However, what music fans old enough to remember the '80s and early '90s

remember him for is his absolute domination of R&B radio in those

years. Sweat, with his pseudonym winking and nudging at the kind of

activity that often accompanied his music, was the king panty-dropper,

full stop.


His voice wasn't as deep as many of his predecessors in the sexy troubadour tradition -- say Isaac Hayes or Barry White -- but it was silky and just gravelly enough to sound like he had lived some. In fact, Sweat's sensibility was very of the moment when he first hit the mainstream, mixing hip-hop and classic R&B into the hybrid known as new jack swing.

The first half of this past decade wasn't the kindest to Keith Sweat in sales -- there was a six-year gap between his 2002 album, Rebirth, and 2008's Just Me.
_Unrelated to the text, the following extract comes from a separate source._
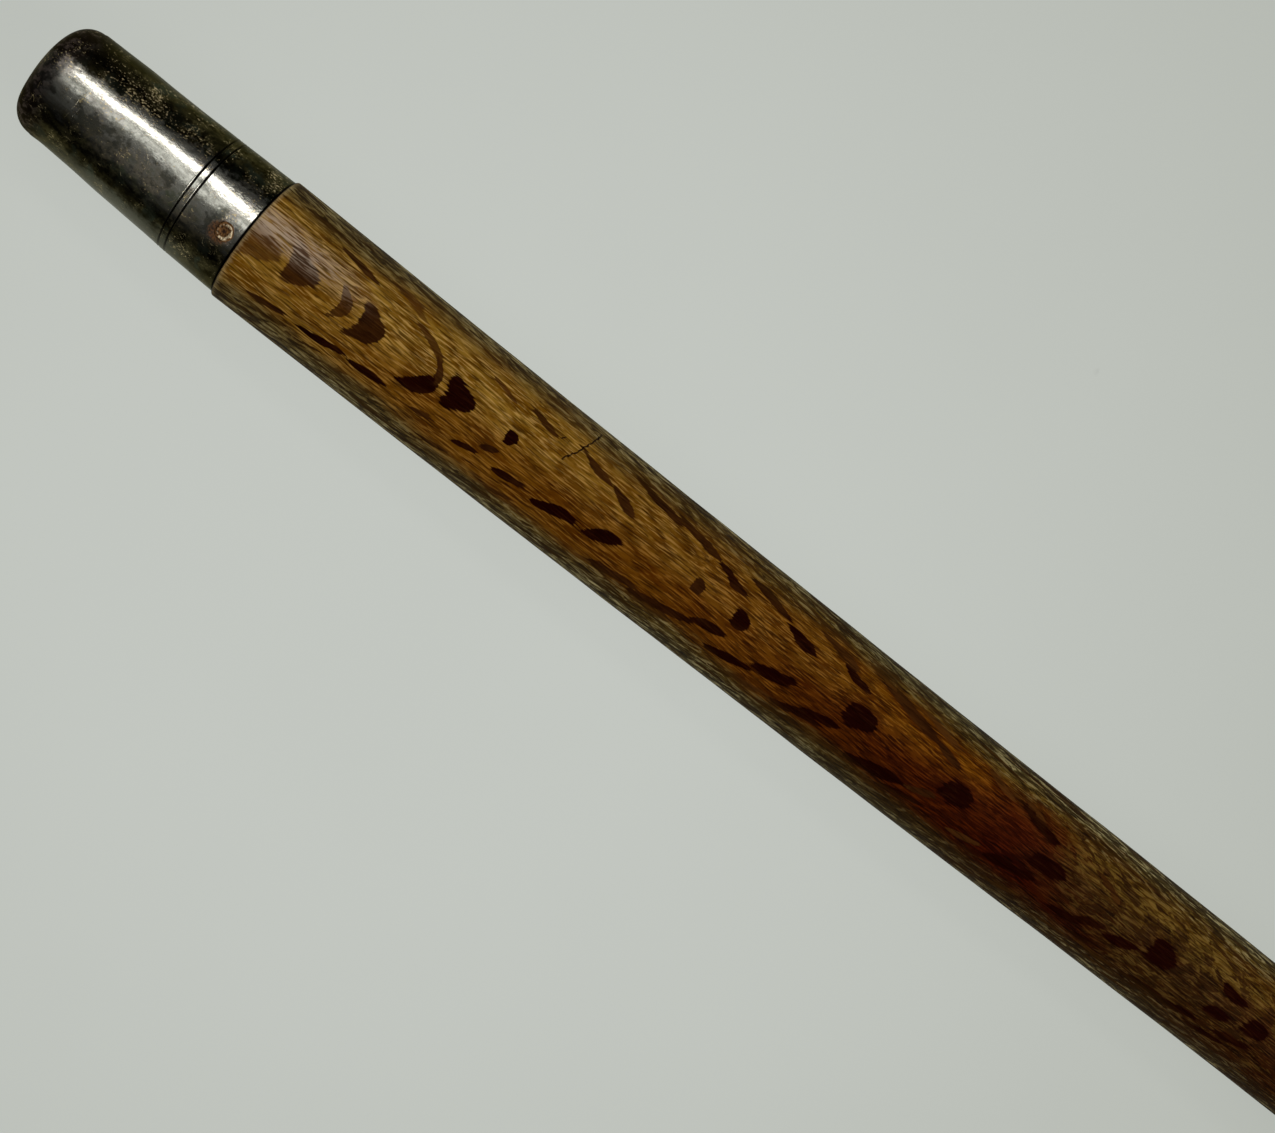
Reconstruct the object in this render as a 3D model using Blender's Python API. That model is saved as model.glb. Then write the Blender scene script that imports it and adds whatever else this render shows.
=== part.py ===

Still, he's kept himself busy hosting his own late-night radio show, the nationally syndicated Keith Sweat Hotel. And late last year he dropped yet another record, Ridin' Solo. In a time at which most urban radio songs sound like Ibiza escapees, Sweat's keeping it real for the lineage of classic soul crooning.

Here are five of his top drawer-droppers.

5. "(There You Go) Tellin' Me No Again," 1991



This track from the album Keep It Comin' bears so many of the hallmarks of the best early-'90s R&B: placement on a dramatic movie soundtrack (New Jack City), a swelling group/echo effect on the chorus, and extraneous parentheses in the song title.

4. "I'll Give All My Love To You," 1990



How could you resist the synth line, the tinkling waterfall percussion effect ... or that flat-top?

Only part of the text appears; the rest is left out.